The producer’s mother and grandmother were undocumented immigrants who came to the U.S. from the Central American country before he was born. The pair were detained and separated at the Texan border before making their way to Washington, D.C., where Gordo was born Diamanté Blackmon in 1991. The trio soon thereafter returned to Guatemala, where Blackmon spent most of his childhood.

Now the producer is giving kids in the country a jump on life by funding an elementary school in Nuevo Eden, Guatemala. This school, Edificio Taraka, is the third he’s helped build in Central America, with the first two in Nicaragua. The project was completed in collaboration with Seeds of Learning, a Nicaragua-based non-profit launched in the late ’80s after the Nicaraguan civil war, and with whom Blackmon has had a decade-long partnership.

Edificio Taraka

Edificio Taraka

“As someone who considers himself to have lived the American dream,” Blackmon tells Billboard, “I really do not take anything for granted, and want to give back more than take in.
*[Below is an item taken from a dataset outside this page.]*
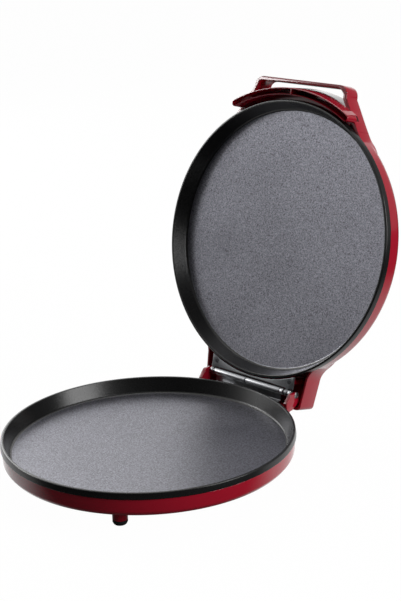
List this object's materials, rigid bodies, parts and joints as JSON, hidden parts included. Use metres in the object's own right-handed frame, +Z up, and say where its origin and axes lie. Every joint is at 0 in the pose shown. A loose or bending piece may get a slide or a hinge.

My grandmother risked everything to get to this country and I just try to make her proud.” (Blackmon’s grandmother now resides in a house in Hawaii he bought for her, and where he also lives while not on tour.)
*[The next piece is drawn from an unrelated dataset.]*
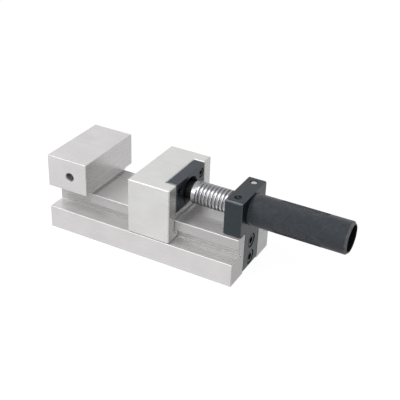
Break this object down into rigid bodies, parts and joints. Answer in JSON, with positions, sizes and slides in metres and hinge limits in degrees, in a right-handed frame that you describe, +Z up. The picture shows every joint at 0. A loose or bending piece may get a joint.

His $100,000 donation to Edificio Taraka has covered the cost of construction, staffing and learning materials. But, he says, these efforts are just the beginning of his work with the school, and that together, the Taraka team is working on an athletic program, a stage for school recitals, a meal program and naturally, music classes, “even,” he says, “if it’s a basic piano lesson.” The school will also teach English, a particularly meaningful lesson plan for Blackmon.

Edificio Taraka
Edificio Taraka

“English is my second language and adapting to the United States school system was very difficult for me,” he says. “Personally I love that these kids in Guatemala will have the chance to learn English.”

As the producer has recently transitioned out of the longstanding Carnage project that made him an electronic world star into his house- and techno-focused project Gordo, so, too, is he also intending to expand “my time and money across education, immigration and music.” 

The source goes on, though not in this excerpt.